Create and save a StructureContainer to file
"""
from ase.build import bulk
from ase.calculators.emt import EMT
from hiphive import ClusterSpace, StructureContainer
from hiphive.structure_generation import generate_mc_rattled_structures
from hiphive.utilities import prepare_structures


# parameters
cutoffs = [6.5, 5.0, 4.0]
cell_size = 5
number_of_structures = 3
rattle_std = 0.03
minimum_distance = 2.3

# setup
atoms_ideal = bulk('Ni').repeat(cell_size)
calc = EMT()

# generate structures
structures = generate_mc_rattled_structures(
    atoms_ideal, number_of_structures, rattle_std, minimum_distance)
structures = prepare_structures(structures, atoms_ideal, calc)

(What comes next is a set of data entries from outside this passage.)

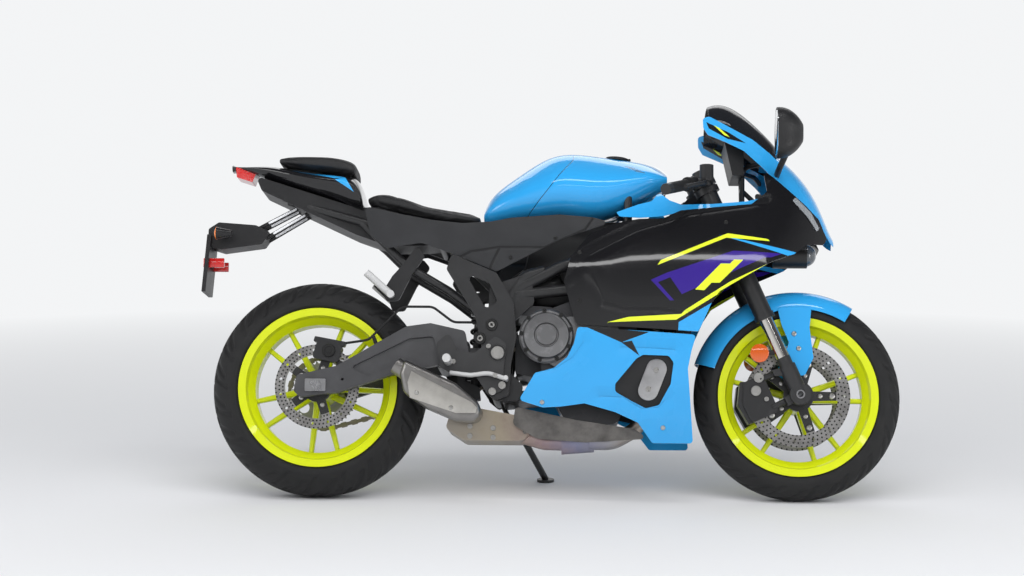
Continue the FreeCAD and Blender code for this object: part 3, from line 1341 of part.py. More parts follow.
def makeRearCaliper():
    """Single piston caliper above the right arm, with its bracket."""
    halves = []
    for side in (-1, 1):
        inner = -rearDiscPlace + side * (discThickness / 2 + padGap)
        halves.append(sidePlate(rearCaliperShares, inner, inner + side * rearCaliperDepth, tankRound))
    bridge = sidePlate(rearBridgeShares, -rearDiscPlace - rearCaliperDepth, -rearDiscPlace + rearCaliperDepth,
                       panelWall)
    bracket = sidePlate(rearBracketShares, -rearDiscPlace - discThickness / 2 - padGap,
                        -armRightInner, panelWall)
    return joined(halves + [bridge, bracket])


padGap = 1.5
rearCaliperDepth = 14.0
rearCaliperShares = [(-0.015, 0.4), (0.0, 0.452), (0.075, 0.435), (0.06, 0.385)]
rearBridgeShares = [(-0.012, 0.449), (-0.008, 0.464), (0.084, 0.447), (0.078, 0.433)]
rearBracketShares = [(0.05, 0.365), (0.06, 0.395), (0.085, 0.385), (0.085, 0.36)]


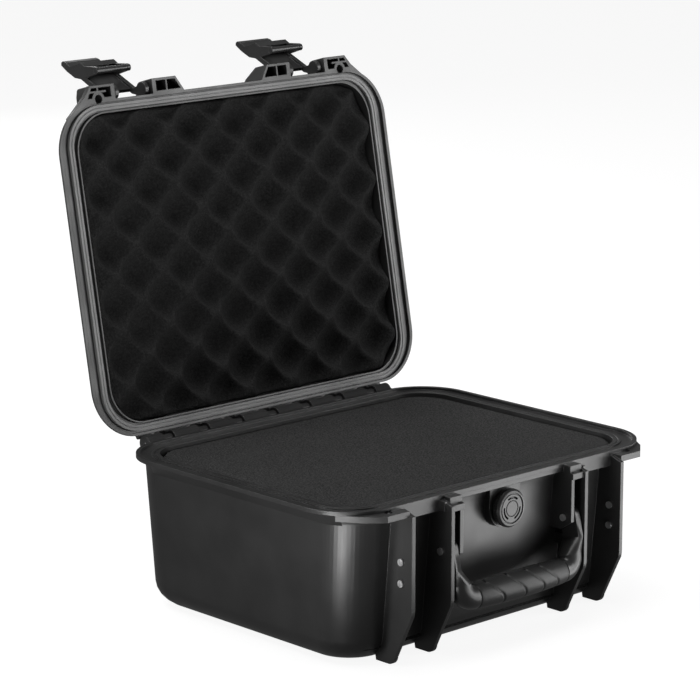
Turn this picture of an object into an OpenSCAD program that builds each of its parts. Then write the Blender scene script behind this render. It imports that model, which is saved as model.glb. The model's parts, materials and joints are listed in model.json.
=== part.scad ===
// Hard equipment case with a hinged lid, two over-centre latches, a bail handle,
// a pressure valve and foam in both halves. Millimetres, +Z up, front towards -Y.
// The origin is at the middle of the underside.

/* [Case] */
// Width of the base rim, side to side
rim_w = 333; // [320:1:360]
// Depth of the base rim, front to back
rim_d = 260; // [250:1:280]
// Height of the base rim's top edge
rim_z = 122; // [118:1:130]
// Radius of the base rim's corners
rim_r = 44; // [36:1:50]
// Wall thickness of both shells
wall = 3; // [2.5:0.1:4]
// Height of the closed lid above the rim
lid_h = 33; // [30:1:45]
// How far the lid stands open
open_angle = 100.7; // [0:0.1:110]

/* [Latches] */
// Middle of each latch, from the centre line
latch_x = 90.7; // [88:0.1:93]
// Width of a latch lever
latch_w = 33.4; // [28:0.1:34]
// Turn of a lever between closed and standing open
latch_turn = 151; // [120:1:152]

/* [Handle] */
// Middle of each handle arm, from the centre line
arm_x = 65.1; // [64.8:0.1:65.4]
// Distance from the handle's pivot to the middle of its grip
handle_reach = 38.8; // [36:0.1:42]
// How far forward the handle hangs
handle_lean = 12; // [11:0.1:20]
// Largest radius of the rubber grip
grip_r = 10.8; // [9.6:0.1:11.4]

/* [Valve] */
// Height of the pressure valve
valve_z = 98; // [92:1:100]
// Radius of the valve's outer ring
valve_r = 14.6; // [13:0.1:15]

/* [Hidden] */
$fn = 96;

plastic = "#3a3a3a";
rubber = "#4a4a4a";
foam = "#2c2c2c";
steel = "#c8c8c8";

// Base rim: half sizes, flange thickness, sealing channel and inner ridge
rim_hx = rim_w / 2;
rim_hy = rim_d / 2;
flange_t = 3.2;
channel_out = 3.5;
channel_in = 12;
channel_z = rim_z - 2.2;
ridge_z = rim_z - 1.2;
ridge_mark = 14.2;

// Tub walls: half width, front and rear at the floor, and how far each leans out per mm
tub_x0 = rim_hx - 20.2;
tub_front0 = rim_hy - 20.8;
tub_rear0 = rim_hy - 6.4;
tub_lean = [0.05, 0.09, 0.045];
tub_r = rim_r - 12;
tub_fillet = 18;
cavity_x0 = tub_x0 - wall - 0.5;
cavity_front0 = tub_front0 - wall - 0.4;
cavity_rear0 = rim_hy - 20;
cavity_lean = [0.046, 0.0636, 0.028];
cavity_r = tub_r - 3;
cavity_fillet = 14;
floor_z = wall + 0.5;
foam_gap = 0.6;

// Recesses between the buttresses of the back wall
recess_w = 26;
recess_y = rim_hy - 13;
recess_z = [16, rim_z - 22];

// Front ribs: thickness, front plane and inner faces
rib_t = 3.2;
rib_y = -rim_hy - 11;
rib_outer_x = 109.1;
rib_inner_x = 69.3;
rib_short_x = 57.6;
foot_y = -117;
foot_r = 7;
head_r = 2.7;
rib_pin_y = -rim_hy;
rib_pin_z = [79.5, 63.5];
pin_r = 2;
run_gap = 0.05;

// Latch bay band, the strip of rim that a closed hook bar pulls up against
band_bottom_z = rim_z - 11.7;

// Padlock holes, shared by the base lugs and the lid ears
lock_x = 126.2;
lock_y = -rim_hy - 0.5;
lock_r = 3.4;
lug_top_z = rim_z - 2.8;
lug_t = 4.8;

// Hinge: axis, pin and knuckles
hinge_y = rim_hy + 6.5;
hinge_z = rim_z - 2.8;
hinge_half = 129;
hinge_pin_r = 1.5;
barrel_r = 6.3;
knuckle_r = 4.2;
lid_knuckle_w = 9.6;
slot_w = 10.4;
slot_pitch = 36;
slot_n = 3;

// Lid, in its closed place
lid_z = rim_z + 0.3;
lid_top = rim_z + lid_h;
lid_hx = rim_hx + 3.6;
lid_hy = rim_hy - 0.4;
lid_r = 40;
lid_flange_t = 3.5;
skirt_h = 4;
lid_wall_hx = rim_hx - 11;
lid_wall_hy = rim_hy - 7;
lid_cav_hx = lid_wall_hx - 3.7;
lid_cav_hy = lid_wall_hy - 3.6;
lid_fillet = 16;
seal_hx = rim_hx - 8.3;
seal_hy = rim_hy - 6.2;
seal_half = 2.25;
seal_r = 31;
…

# set up cluster space and structure container
cs = ClusterSpace(structures[0], cutoffs)
sc = StructureContainer(cs)
for structure in structures:
    sc.add_structure(structure)
sc.write('structure_container.sc')

"""
Construct learning curves and plot them.

This scrip takes a few minutes to run, n_splits and train_sizes can be adjusted
in order to run quicker
"""

import numpy as np
import pandas as pd
import matplotlib.pyplot as plt
from collections import defaultdict
from hiphive import StructureContainer
from trainstation import CrossValidationEstimator


# parameters
fit_methods = ['lasso', 'ardr', 'least-squares']
train_sizes = np.linspace(100, 600, 15).astype(int)
n_splits = 5

# fit kwargs
fit_kwargs = defaultdict(dict)
fit_kwargs['lasso'] = dict(max_iter=5000)

# read sc
sc = StructureContainer.read('structure_container.sc')
n_rows, n_cols = sc.data_shape

# run learning curves
columns = ['train_size', 'rmse_ave', 'rmse_std']
learning_curves = dict()
for fit_method in fit_methods:
    records = []
    for train_size in train_sizes:
        train_fraction = train_size / n_rows
        test_fraction = 1.0 - train_fraction - 1e-10
        cve = CrossValidationEstimator(sc.get_fit_data(),
                                       fit_method=fit_method,
                                       validation_method='shuffle-split',
                                       train_size=train_fraction,
                                       test_size=test_fraction,
                                       n_splits=n_splits,
                                       **fit_kwargs[fit_method])
        cve.validate()
        row = dict(train_size=train_size,
                   rmse_ave=cve.rmse_validation,
                   rmse_std=cve.rmse_validation_splits.std())
        records.append(row)
    learning_curves[fit_method] = pd.DataFrame(records)


# plotting
lw = 2.0
ms = 6
fs = 14
alpha = 0.5
xlim = [min(train_sizes)-20, max(train_sizes)+20]
ylim = [0.014, 1.0]
colors = {fit_method: color for fit_method, color in zip(
    fit_methods, plt.rcParams['axes.prop_cycle'].by_key()['color'])}

fig = plt.figure(figsize=(8, 5))
ax = plt.gca()

for fit_method, df in learning_curves.items():
    col = colors[fit_method]
    ax.semilogy(df.train_size, df.rmse_ave, '-o', color=col, lw=lw, ms=ms,
                label='{}'.format(fit_method))
    ax.fill_between(df.train_size, df.rmse_ave - df.rmse_std,
                    df.rmse_ave + df.rmse_std, color=col, alpha=alpha)

ax.set_xlim(xlim)
ax.set_ylim(ylim)
ax.set_xlabel('Training size (# force components)', fontsize=fs)
ax.set_ylabel('RMSE (eV/Å)', fontsize=fs)
ax.tick_params(labelsize=fs)
ax.legend(fontsize=fs)

ax.axvspan(0.0, n_cols, alpha=0.1, color='k')
ax.text(0.03, 0.93, 'under-determined', transform=ax.transAxes, fontsize=fs)
ax.text(0.35, 0.93, 'over-determined', transform=ax.transAxes, fontsize=fs)

fig.tight_layout()
plt.savefig('learning_curves.svg')